DESCRIPTION OF THE TASK
Give back the entire listing verbatim.

PROVIDED DATA
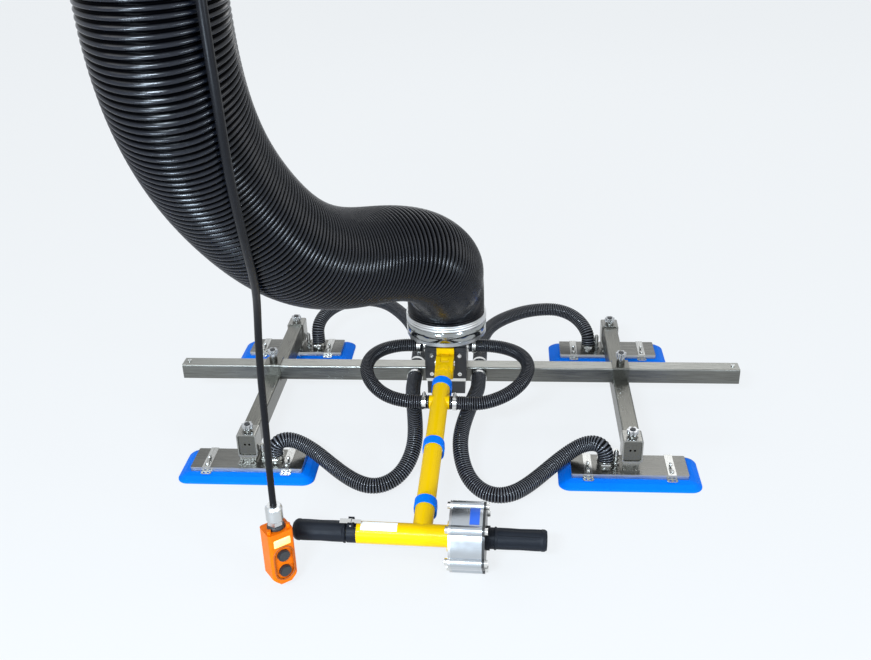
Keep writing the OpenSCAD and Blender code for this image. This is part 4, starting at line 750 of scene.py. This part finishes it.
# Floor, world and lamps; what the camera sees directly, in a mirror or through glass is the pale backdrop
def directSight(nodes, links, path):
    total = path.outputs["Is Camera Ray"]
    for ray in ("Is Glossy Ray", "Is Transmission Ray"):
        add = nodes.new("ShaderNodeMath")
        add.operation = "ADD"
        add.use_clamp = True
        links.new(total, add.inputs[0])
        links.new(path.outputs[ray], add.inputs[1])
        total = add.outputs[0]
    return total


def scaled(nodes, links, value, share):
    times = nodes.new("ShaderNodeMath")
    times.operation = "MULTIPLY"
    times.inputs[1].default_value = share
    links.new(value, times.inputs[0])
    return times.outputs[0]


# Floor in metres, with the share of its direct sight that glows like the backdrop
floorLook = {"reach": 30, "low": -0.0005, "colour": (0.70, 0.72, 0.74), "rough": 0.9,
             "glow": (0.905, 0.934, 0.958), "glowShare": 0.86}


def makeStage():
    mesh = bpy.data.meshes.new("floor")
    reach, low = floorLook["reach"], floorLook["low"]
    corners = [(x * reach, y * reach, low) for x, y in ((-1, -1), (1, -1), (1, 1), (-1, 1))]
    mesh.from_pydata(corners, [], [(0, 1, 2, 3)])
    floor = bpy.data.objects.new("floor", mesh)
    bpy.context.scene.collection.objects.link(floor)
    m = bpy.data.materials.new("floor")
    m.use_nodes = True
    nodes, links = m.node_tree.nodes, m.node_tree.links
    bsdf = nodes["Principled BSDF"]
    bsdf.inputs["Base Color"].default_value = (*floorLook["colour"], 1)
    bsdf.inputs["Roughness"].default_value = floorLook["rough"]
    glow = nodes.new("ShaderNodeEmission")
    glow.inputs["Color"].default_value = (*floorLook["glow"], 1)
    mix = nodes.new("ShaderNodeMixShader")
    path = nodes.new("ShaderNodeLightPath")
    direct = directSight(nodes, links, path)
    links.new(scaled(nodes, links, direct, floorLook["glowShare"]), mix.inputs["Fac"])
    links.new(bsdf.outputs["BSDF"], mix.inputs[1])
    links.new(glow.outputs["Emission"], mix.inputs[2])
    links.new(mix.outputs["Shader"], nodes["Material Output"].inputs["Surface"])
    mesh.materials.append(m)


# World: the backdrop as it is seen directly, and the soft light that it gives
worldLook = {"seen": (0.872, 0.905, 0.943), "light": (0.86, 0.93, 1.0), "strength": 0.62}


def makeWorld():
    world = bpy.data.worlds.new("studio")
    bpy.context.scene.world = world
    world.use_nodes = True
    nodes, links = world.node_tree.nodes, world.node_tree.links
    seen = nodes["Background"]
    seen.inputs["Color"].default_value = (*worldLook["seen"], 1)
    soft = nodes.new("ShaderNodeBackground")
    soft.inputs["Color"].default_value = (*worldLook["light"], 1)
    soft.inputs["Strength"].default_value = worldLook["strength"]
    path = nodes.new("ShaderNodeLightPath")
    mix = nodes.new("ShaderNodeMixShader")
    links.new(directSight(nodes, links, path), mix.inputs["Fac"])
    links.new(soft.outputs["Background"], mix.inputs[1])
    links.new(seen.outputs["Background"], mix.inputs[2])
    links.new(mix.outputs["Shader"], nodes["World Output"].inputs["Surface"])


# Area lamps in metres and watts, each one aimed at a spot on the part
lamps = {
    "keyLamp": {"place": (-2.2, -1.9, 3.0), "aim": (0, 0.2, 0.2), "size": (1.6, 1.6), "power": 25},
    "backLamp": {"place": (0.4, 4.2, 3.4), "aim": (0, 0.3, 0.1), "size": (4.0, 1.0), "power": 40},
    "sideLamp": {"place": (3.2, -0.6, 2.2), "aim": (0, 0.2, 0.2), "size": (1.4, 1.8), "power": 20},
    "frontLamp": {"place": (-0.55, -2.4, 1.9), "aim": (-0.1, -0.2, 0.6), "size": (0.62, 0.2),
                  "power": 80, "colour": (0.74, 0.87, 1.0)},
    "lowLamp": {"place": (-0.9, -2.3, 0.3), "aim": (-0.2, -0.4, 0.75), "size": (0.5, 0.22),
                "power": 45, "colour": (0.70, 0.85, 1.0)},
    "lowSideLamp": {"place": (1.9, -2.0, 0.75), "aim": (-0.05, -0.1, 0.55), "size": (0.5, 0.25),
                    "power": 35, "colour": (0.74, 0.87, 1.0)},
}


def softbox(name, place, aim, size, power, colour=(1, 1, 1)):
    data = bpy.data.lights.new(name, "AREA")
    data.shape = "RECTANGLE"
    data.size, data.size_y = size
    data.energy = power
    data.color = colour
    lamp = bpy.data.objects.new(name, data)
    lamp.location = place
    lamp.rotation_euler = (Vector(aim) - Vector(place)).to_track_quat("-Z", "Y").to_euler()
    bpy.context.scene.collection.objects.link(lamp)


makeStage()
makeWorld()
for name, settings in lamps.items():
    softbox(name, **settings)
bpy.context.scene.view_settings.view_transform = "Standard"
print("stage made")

THE RESULT
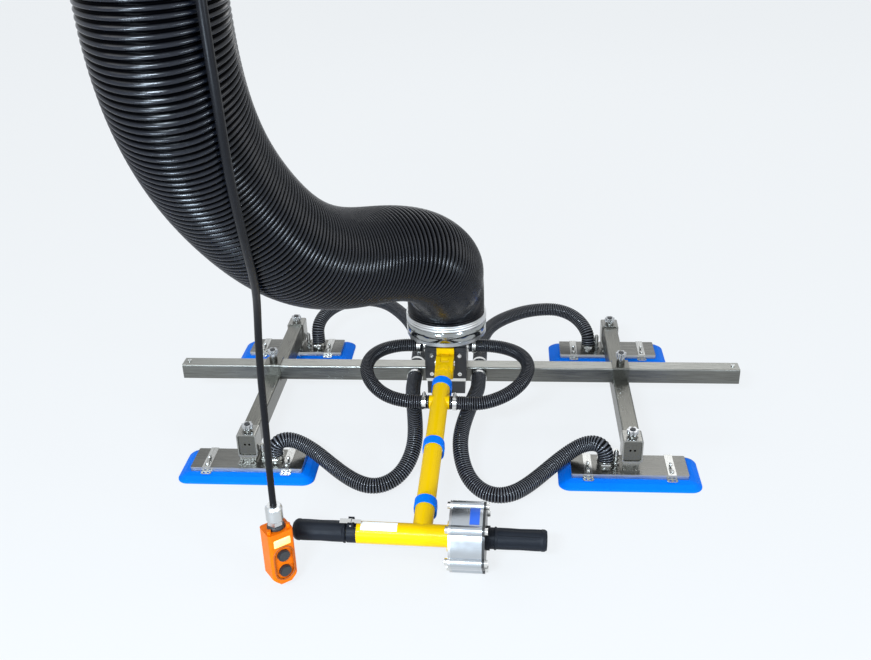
Keep writing the OpenSCAD and Blender code for this image. This is part 4, starting at line 750 of scene.py. This part finishes it.
# Floor, world and lamps; what the camera sees directly, in a mirror or through glass is the pale backdrop
def directSight(nodes, links, path):
    total = path.outputs["Is Camera Ray"]
    for ray in ("Is Glossy Ray", "Is Transmission Ray"):
        add = nodes.new("ShaderNodeMath")
        add.operation = "ADD"
        add.use_clamp = True
        links.new(total, add.inputs[0])
        links.new(path.outputs[ray], add.inputs[1])
        total = add.outputs[0]
    return total


def scaled(nodes, links, value, share):
    times = nodes.new("ShaderNodeMath")
    times.operation = "MULTIPLY"
    times.inputs[1].default_value = share
    links.new(value, times.inputs[0])
    return times.outputs[0]


# Floor in metres, with the share of its direct sight that glows like the backdrop
floorLook = {"reach": 30, "low": -0.0005, "colour": (0.70, 0.72, 0.74), "rough": 0.9,
             "glow": (0.905, 0.934, 0.958), "glowShare": 0.86}


def makeStage():
    mesh = bpy.data.meshes.new("floor")
    reach, low = floorLook["reach"], floorLook["low"]
    corners = [(x * reach, y * reach, low) for x, y in ((-1, -1), (1, -1), (1, 1), (-1, 1))]
    mesh.from_pydata(corners, [], [(0, 1, 2, 3)])
    floor = bpy.data.objects.new("floor", mesh)
    bpy.context.scene.collection.objects.link(floor)
    m = bpy.data.materials.new("floor")
    m.use_nodes = True
    nodes, links = m.node_tree.nodes, m.node_tree.links
    bsdf = nodes["Principled BSDF"]
    bsdf.inputs["Base Color"].default_value = (*floorLook["colour"], 1)
    bsdf.inputs["Roughness"].default_value = floorLook["rough"]
    glow = nodes.new("ShaderNodeEmission")
    glow.inputs["Color"].default_value = (*floorLook["glow"], 1)
    mix = nodes.new("ShaderNodeMixShader")
    path = nodes.new("ShaderNodeLightPath")
    direct = directSight(nodes, links, path)
    links.new(scaled(nodes, links, direct, floorLook["glowShare"]), mix.inputs["Fac"])
    links.new(bsdf.outputs["BSDF"], mix.inputs[1])
    links.new(glow.outputs["Emission"], mix.inputs[2])
    links.new(mix.outputs["Shader"], nodes["Material Output"].inputs["Surface"])
    mesh.materials.append(m)


# World: the backdrop as it is seen directly, and the soft light that it gives
worldLook = {"seen": (0.872, 0.905, 0.943), "light": (0.86, 0.93, 1.0), "strength": 0.62}


def makeWorld():
    world = bpy.data.worlds.new("studio")
    bpy.context.scene.world = world
    world.use_nodes = True
    nodes, links = world.node_tree.nodes, world.node_tree.links
    seen = nodes["Background"]
    seen.inputs["Color"].default_value = (*worldLook["seen"], 1)
    soft = nodes.new("ShaderNodeBackground")
    soft.inputs["Color"].default_value = (*worldLook["light"], 1)
    soft.inputs["Strength"].default_value = worldLook["strength"]
    path = nodes.new("ShaderNodeLightPath")
    mix = nodes.new("ShaderNodeMixShader")
    links.new(directSight(nodes, links, path), mix.inputs["Fac"])
    links.new(soft.outputs["Background"], mix.inputs[1])
    links.new(seen.outputs["Background"], mix.inputs[2])
    links.new(mix.outputs["Shader"], nodes["World Output"].inputs["Surface"])


# Area lamps in metres and watts, each one aimed at a spot on the part
lamps = {
    "keyLamp": {"place": (-2.2, -1.9, 3.0), "aim": (0, 0.2, 0.2), "size": (1.6, 1.6), "power": 25},
    "backLamp": {"place": (0.4, 4.2, 3.4), "aim": (0, 0.3, 0.1), "size": (4.0, 1.0), "power": 40},
    "sideLamp": {"place": (3.2, -0.6, 2.2), "aim": (0, 0.2, 0.2), "size": (1.4, 1.8), "power": 20},
    "frontLamp": {"place": (-0.55, -2.4, 1.9), "aim": (-0.1, -0.2, 0.6), "size": (0.62, 0.2),
                  "power": 80, "colour": (0.74, 0.87, 1.0)},
    "lowLamp": {"place": (-0.9, -2.3, 0.3), "aim": (-0.2, -0.4, 0.75), "size": (0.5, 0.22),
                "power": 45, "colour": (0.70, 0.85, 1.0)},
    "lowSideLamp": {"place": (1.9, -2.0, 0.75), "aim": (-0.05, -0.1, 0.55), "size": (0.5, 0.25),
                    "power": 35, "colour": (0.74, 0.87, 1.0)},
}


def softbox(name, place, aim, size, power, colour=(1, 1, 1)):
    data = bpy.data.lights.new(name, "AREA")
    data.shape = "RECTANGLE"
    data.size, data.size_y = size
    data.energy = power
    data.color = colour
    lamp = bpy.data.objects.new(name, data)
    lamp.location = place
    lamp.rotation_euler = (Vector(aim) - Vector(place)).to_track_quat("-Z", "Y").to_euler()
    bpy.context.scene.collection.objects.link(lamp)


makeStage()
makeWorld()
for name, settings in lamps.items():
    softbox(name, **settings)
bpy.context.scene.view_settings.view_transform = "Standard"
print("stage made")